A new book commemorating the 20th anniversary of the Hillsbrough disaster, questions the role of the police on that fateful day.

By Brian Glanville
On the 20th anniversary of the horrific disaster of Hillsborough, when 96 wholly innocent Liverpool supporters so cruelly and unnecessarily died, a devastating book by Professor Phil Scraton, of Queens University, Belfast, opens many an old wound.

How bitterly plain it is that the Sheffield police failed wretchedly in their duties, how clear that they tried shamelessly to cover up their infinite mistakes. How deeply disappointing and frustrating that so many died who should never have done, that the birds never truly came home to roost, despite the clear eyed excellence of Lord Taylor’s report, in which he nailed lies and the dodging of responsibilities.

I’ve read the lengthy extracts from Scraton’s book rather than the whole book itself, where perhaps he deals, as he doesn’t in the extract, not merely with the evident culpability of the copper in overall charge, the hapless Chief Superintendent David Duckenfield, who “froze” as Taylor scathingly put it, but with the fact that Duckenfield should ever have been put in charge at all.

Wholly inexperienced as he was in such matters. That, as Taylor remorsely stressed, Duckenfield was “economical with the truth” over his botched part in the disaster, made his part in it the more deplorable, of course.

Lord Taylor stressed that when Duckenfield agreed to the request to open Gate C on the Leppings Lane end, the tunnel leading to the terraces should have been closed. Duckenfield, the professor pursued, gave Graham Kelly then the chief FA executive, and others, to believe that fans had been culpable of forcing a gate.

“This was not only untruthful,” reported Lord Taylor, but “set off a widely reported allegation against the supporters which caused grave offence and distress.” Moreover he emphasised the despicable propaganda campaign by the Sheffield policy to vilify the Liverpool fans.

Accusations shamefully taken up by The Sun, which reported that Liverpool fans had urinated on corpses and picked their pockets. For which the paper’s proprietor Rupert Murdoch roundly apologised, declaring the Sun’s coverage as “insensitive, provocative and unwanted.”

Yet, incredibly and shamelessly, Kelvin MacKenzie, then the paper’s editor, speaking in Newcastle in November 2006, declared, “All I did wrong there was tell the truth. There was a surge of Liverpool fans who had been drinking and that is what caused the disaster. I went on (BBC Radio’s) World at One the next day and apologised. I only did that because Rupert Murdoch told me to. I wasn’t sorry then and I’m not sorry now.”

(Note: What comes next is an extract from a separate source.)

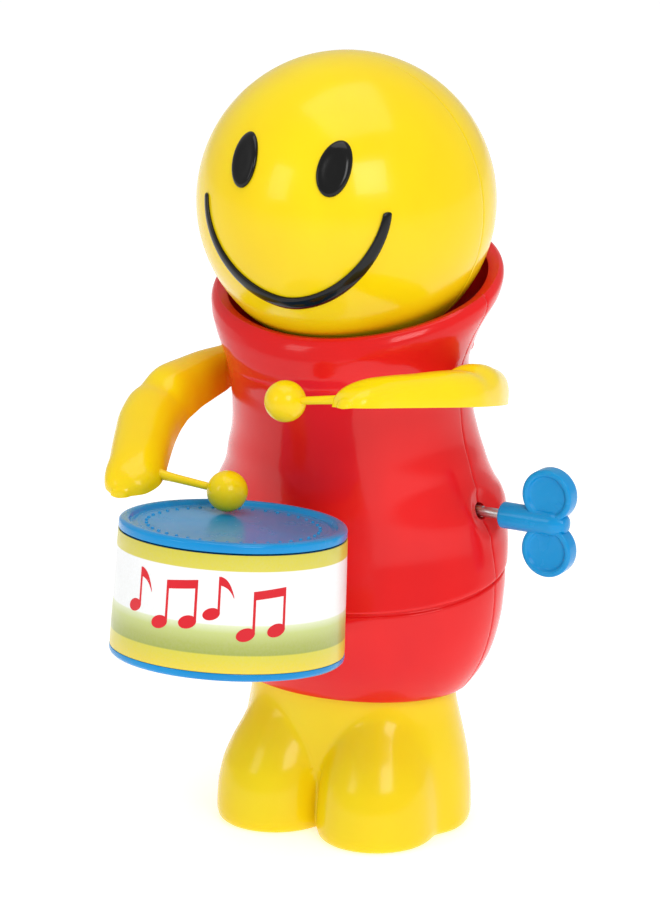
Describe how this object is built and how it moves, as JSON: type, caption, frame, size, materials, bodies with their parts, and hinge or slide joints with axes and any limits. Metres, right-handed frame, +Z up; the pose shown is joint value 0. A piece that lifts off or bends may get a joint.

Yet the $64,000 question must surely be, why was Duckenfield put in charge at all? Although I understand there had been signs of possible disaster a year earlier, when the same teams, Liverpool and Nottingham Forest, met there in the semi final – ignored by the FA – a senior local copper, well versed in crowd control, had been effectively in charge.

But shortly before the second semi final, he was reportedly demoted as a result of horseplay and indiscipline in his force. What a moment to enforce such a sanction! The police did their devious best to implement a whitewash.

“It is clear,” writes Scraton, “that major questions remain about the adequacy of the investigations and inquiries and the accountability of the police at the highest level.”